From: Martin Duerst <duerst@it.aoyama.ac.jp>
Date: Tue, 10 Jun 2008 13:03:04 +0900
To: "Phillips, Addison" <addison@amazon.com>, Richard Ishida <ishida@w3.org>
Cc: "public-i18n-core@w3.org" <public-i18n-core@w3.org>
Message-Id: <6.0.0.20.2.20080610125339.0586c7c0@localhost>

I think that improving this sentence is good. However,
I'm not completely happy with the proposals below.

At 03:31 08/06/10, Phillips, Addison wrote:
>I think we do need to rephrase it. The first sentence, while entirely 
>correct, is nearly impenetrable. The following clarification should, thus, 
>be a lot clearer.
>
>I would suggest:
>
>--
>This means that XML or HTML documents are always processed as a sequence of 
>characters from the Unicode character set.
>--

This may not always be true. It is perfectly fine to have an
XML parser that works in US-ASCII for US-ASCII documents, and
so on.
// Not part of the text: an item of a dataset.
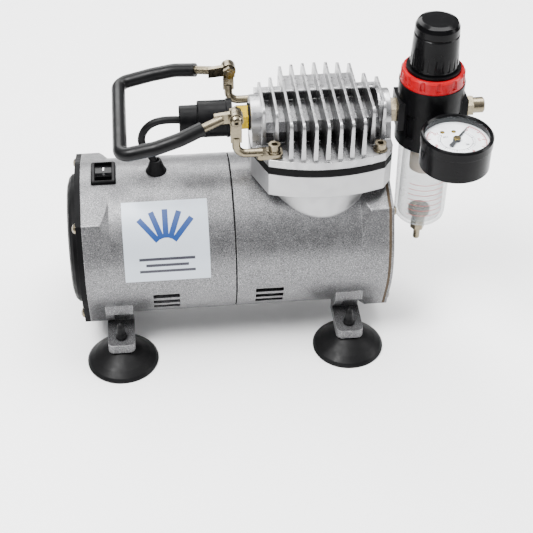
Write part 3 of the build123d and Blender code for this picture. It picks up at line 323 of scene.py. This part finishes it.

It may not be a good idea in terms of implementation,
but it wouldn't be against the XML Rec.



>> -----Original Message-----
>> From: public-i18n-core-request@w3.org [mailto:public-i18n-core-
>> request@w3.org] On Behalf Of Richard Ishida
>> Sent: Monday, June 09, 2008 7:21 AM
>> To: 'Martin Duerst'
>> Cc: public-i18n-core@w3.org
>> Subject: Rephrasing of Document Character Set article
>>
>>
>> Hi Martin, others,
>>
>> In our article FAQ: Document character set
>> (http://www.w3.org/International/questions/qa-doc-charset) we have
>> a key sentence that says:
>>
>> "This means that the logical model describing how XML and HTML are
>> processed is described in terms of the Unicode character set."

The double use of 'describe' is definitely a problem.


>> A German translator just suggested that we work on making that
>> clearer, and I tend to agree that it might help.  I thought of a
>> minimal rewording as follows:
>>
>> "This means that when XML and HTML are processed, they use a model
>> that describes characters in terms of the Unicode character set."

'they' is unclear. Grammatically, it refers to XML and HTML, but
it's not XML and HTML that use the model, but the processing.


Some ideas:

"This means that the logical model of how XML and HTML are
processed is described in terms of the Unicode character set."

"This means that the logical model of how XML and HTML are
processed is based on the Unicode character set."

"This means that the logical model of how XML and HTML are
processed uses the Unicode character set."

"This means that the logical model of how XML and HTML are
processed makes use of the Unicode character set."

"This means that when XML and HTML are processed, this is done
using a model based on the Unicode character set."

"This means that XML or HTML documents are always processed as,
or as if they were, a sequence of characters from the Unicode character set."

"This means that XML or HTML documents are logically processed
as a sequence of characters from the Unicode character set."


Hope this helps.     Regards,    Martin.

>> I'd welcome any further suggestions for improvement.
>>
>> Cheers,
>> RI
>>
>> ============
>> Richard Ishida
>> Internationalization Lead
>> W3C (World Wide Web Consortium)
>>
>> http://www.w3.org/International/
>> http://rishida.net/blog/
>> http://rishida.net/
>>
>>
>>
>>


#-#-#  Martin J. Du"rst, Assoc. Professor, Aoyama Gakuin University
#-#-#  http://www.sw.it.aoyama.ac.jp       mailto:duerst@it.aoyama.ac.jp

Received on Tuesday, 10 June 2008 06:33:35 UTC